Other contemporary observers noted how traversing treacherous rivers such as the Moorabool River in southern Victoria was a hazardous affair without highly skilled Aboriginal guides to speedily and safely ferry their goods across. Charles Sievwright wrote in June 1840 of how:
"... where from the state of the roads and rivers, I got them [Wadawurrung guides] to render, essential service to settlers and travellers, whose provisions must have been lost, and progress stopped but for their timely aid.

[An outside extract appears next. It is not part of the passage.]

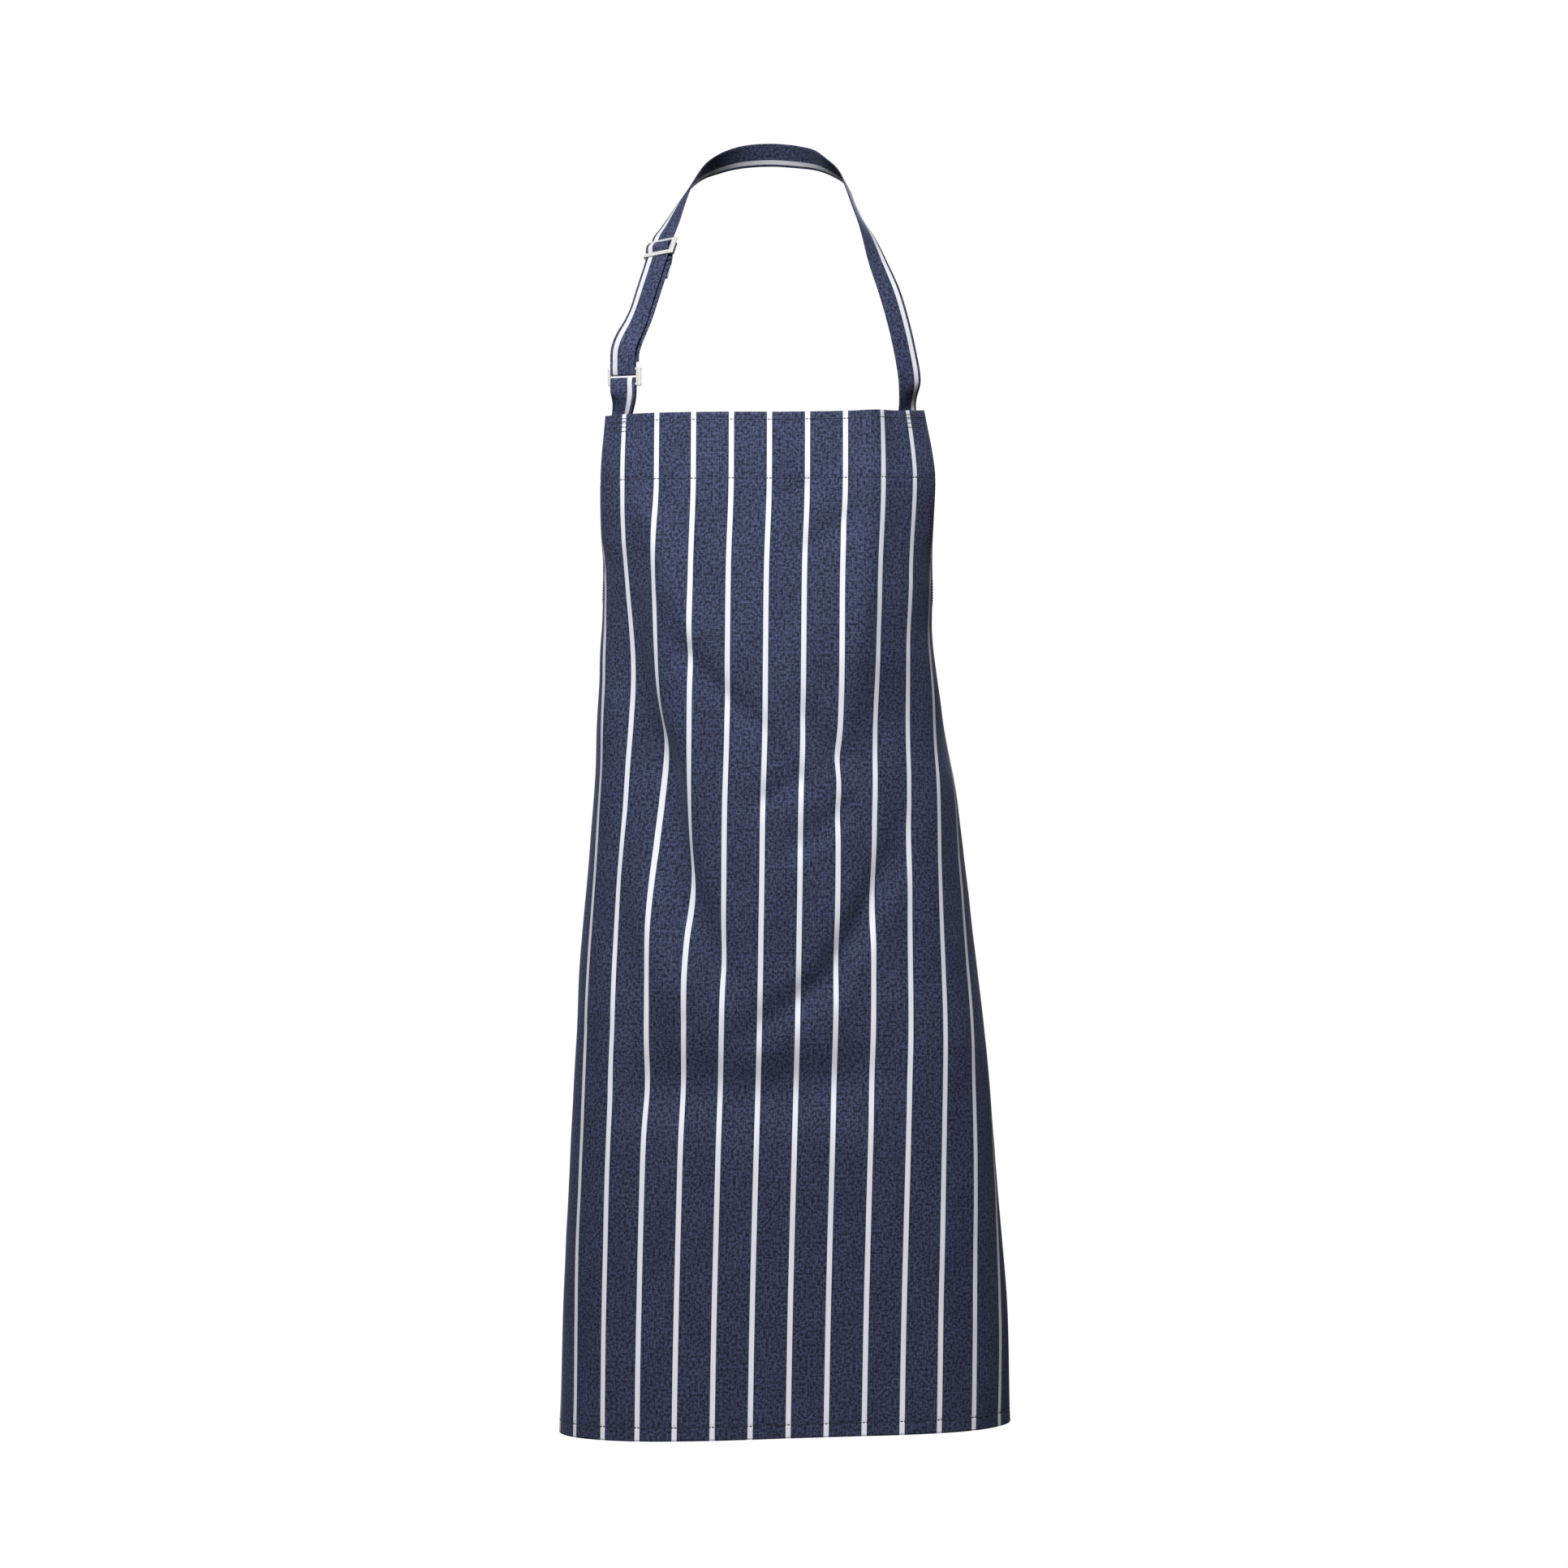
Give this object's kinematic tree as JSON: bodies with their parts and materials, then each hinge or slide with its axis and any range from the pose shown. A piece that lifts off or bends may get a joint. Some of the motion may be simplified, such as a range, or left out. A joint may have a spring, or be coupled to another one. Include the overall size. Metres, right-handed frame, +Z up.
{
  "type": "butcher apron",
  "caption": "Full-length bib apron in dark striped cloth, with an adjustable neck strap, metal slider and ring, and waist ties in a bow behind.",
  "frame": {"origin": "where the neck strap rests on the back of the wearer's neck", "axes": "+Z up, towards the neck; -Y out of the front of the apron; +X to the right when looking at the front"},
  "size_m": [0.4309, 0.242, 1.2428],
  "materials": {
    "striped_cloth": "navy twill with woven white pencil stripes",
    "metal": "satin silver",
    "thread": "navy sewing thread"
  },
  "bodies": {
    "apron": {"armhole_hem_left": "striped_cloth", "armhole_hem_right": "striped_cloth", "bib_facing": "striped_cloth", "body_panel": "striped_cloth", "bottom_hem": "striped_cloth", "bow_loop_left": "striped_cloth", "bow_loop_right": "striped_cloth", "neck_strap": "striped_cloth", "ring_tab": "striped_cloth", "side_hem_left": "striped_cloth", "side_hem_right": "striped_cloth", "strap_return": "striped_cloth", "strap_tack": "thread", "tab_tack": "thread", "tie_knot": "striped_cloth", "tie_left": "striped_cloth", "tie_right": "striped_cloth", "tie_tack_left": "thread", "tie_tack_right": "thread"},
    "slider": {"slider": "metal", "strap_end_loop": "striped_cloth", "end_loop_tack": "thread"},
    "ring": {"ring": "metal", "strap_fold": "striped_cloth"},
    "tail_left": {"tie_tail_left": "striped_cloth"},
    "tail_right": {"tie_tail_right": "striped_cloth"}
  },
  "joints": [
    {"name": "slider_travel", "type": "slide", "parent": "apron", "child": "slider", "axis": [-0.235, -0.5, -0.8335], "range_m": [0, 0.052], "deforming": ["strap_return"]},
    {"name": "ring_pivot", "type": "hinge", "parent": "apron", "child": "ring", "pos_m": [-0.1372, -0.16, -0.23955], "axis": [0.925, -0.38, 0], "range_deg": [-7, 7]},
    {"name": "tail_left_swing", "type": "hinge", "parent": "apron", "child": "tail_left", "pos_m": [-0.012, 0.0295, -0.5676], "axis": [0, 1, 0], "range_deg": [-14, 14]},
    {"name": "tail_right_swing", "type": "hinge", "parent": "apron", "child": "tail_right", "pos_m": [0.02, 0.0245, -0.5676], "axis": [0, 1, 0], "range_deg": [-14, 14]}
  ]
}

The servants of Mr Murray at Colac, and the Surveyors who were proceeding to Portland Bay, can bear testimony to the skill and safety with which their provisions and equipment were transported across the Nar-ra-hil [Moorabool River], in a bark canoe, when without such assistance they must have remained some weeks upon its banks ere the river subsided."

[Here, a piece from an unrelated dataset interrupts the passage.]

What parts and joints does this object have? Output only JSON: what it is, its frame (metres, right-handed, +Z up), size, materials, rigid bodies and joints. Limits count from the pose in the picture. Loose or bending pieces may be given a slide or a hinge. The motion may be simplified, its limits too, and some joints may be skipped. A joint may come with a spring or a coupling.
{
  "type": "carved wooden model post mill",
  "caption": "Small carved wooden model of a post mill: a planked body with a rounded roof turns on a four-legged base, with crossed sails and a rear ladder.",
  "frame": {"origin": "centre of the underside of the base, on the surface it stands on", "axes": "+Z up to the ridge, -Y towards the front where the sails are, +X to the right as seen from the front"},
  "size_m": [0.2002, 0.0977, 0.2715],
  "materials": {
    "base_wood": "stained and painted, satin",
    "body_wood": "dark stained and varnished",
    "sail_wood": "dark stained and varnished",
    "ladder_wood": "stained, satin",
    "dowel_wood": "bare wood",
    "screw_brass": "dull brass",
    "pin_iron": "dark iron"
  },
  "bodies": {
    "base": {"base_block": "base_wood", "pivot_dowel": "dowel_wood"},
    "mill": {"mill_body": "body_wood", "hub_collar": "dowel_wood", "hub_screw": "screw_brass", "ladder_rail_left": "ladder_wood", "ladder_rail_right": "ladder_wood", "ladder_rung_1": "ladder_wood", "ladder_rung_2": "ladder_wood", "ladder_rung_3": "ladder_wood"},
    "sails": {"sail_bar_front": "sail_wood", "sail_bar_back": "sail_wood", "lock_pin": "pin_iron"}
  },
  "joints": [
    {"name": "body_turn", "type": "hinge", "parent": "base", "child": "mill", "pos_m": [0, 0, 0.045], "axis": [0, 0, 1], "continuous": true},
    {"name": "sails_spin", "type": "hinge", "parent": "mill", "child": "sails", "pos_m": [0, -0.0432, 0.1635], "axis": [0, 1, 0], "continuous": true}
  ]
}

Much of the early exploration of Victoria took place with Aboriginal guidance and relying on Aboriginal skills. Surveying and geological research also heavily relied on Aboriginal guides to travel along and across rivers.
Alfred Howitt conducted geological research in Gippsland in 1875 and he described how he depended on their Aboriginal guides to construct and pilot vessels for ferrying them across rivers, and entrusted them to deliver vital stores and provisions to forward positions. He wrote effusively of their efficiency and inventiveness:
"I wanted to examine a long portion of the Mitchell River which runs through horizontal strata and which are almost unknown, I therefore sent up two blackfellows ‘Long Harry’ and ‘Charley Boy’ under the care of a trustworthy man to Tabberaberra station at the head of the Gorges. Here they made two bark canoes by the time I arrived from Crooked River and the following morning we started on our voyage… Long Harry [sat] behind with a piece of green wattle bark in each hand about 6 in. by 12 in. which he used as a paddle… The other canoe contained Charley and the provisions for three days."
The frequency and degree of praise heaped upon both the usefulness of the Aboriginal canoe and the ingenuity of their Aboriginal makers by colonial pioneers such as Alfred Howitt is testament to the significant role Aboriginal people played in the formation of the Australian bush legend.
 Frederic Godfrey (c.1851) cited in F. Stevens, Smoke from the Hill (Bendigo: Cambridge Press, 1969) p. 28.
Quoted in F Stevens Smoke from the Hill, (Bendigo, Cambridge Press 1969) p.28.
The Argus, Tuesday 1 February 1859, p.5.
 H.D Castella, Australian Squatters, trans. CB Thornton-Smith (Melbourne: MUP, 1987) p. 128.
 C. Sievwright, 1 June 1840, in R. Wrench & M.Lakic (eds), Through Their Eyes (Melbourne: Museum of Victoria, 1994) p. 129.
 A. Howitt Papers, sourced from B. Attwood, ed., A Life Together, a Life Apart. A History of Relations between Europeans and Aborigines. (Melbourne: MUP, 1994) p. 139.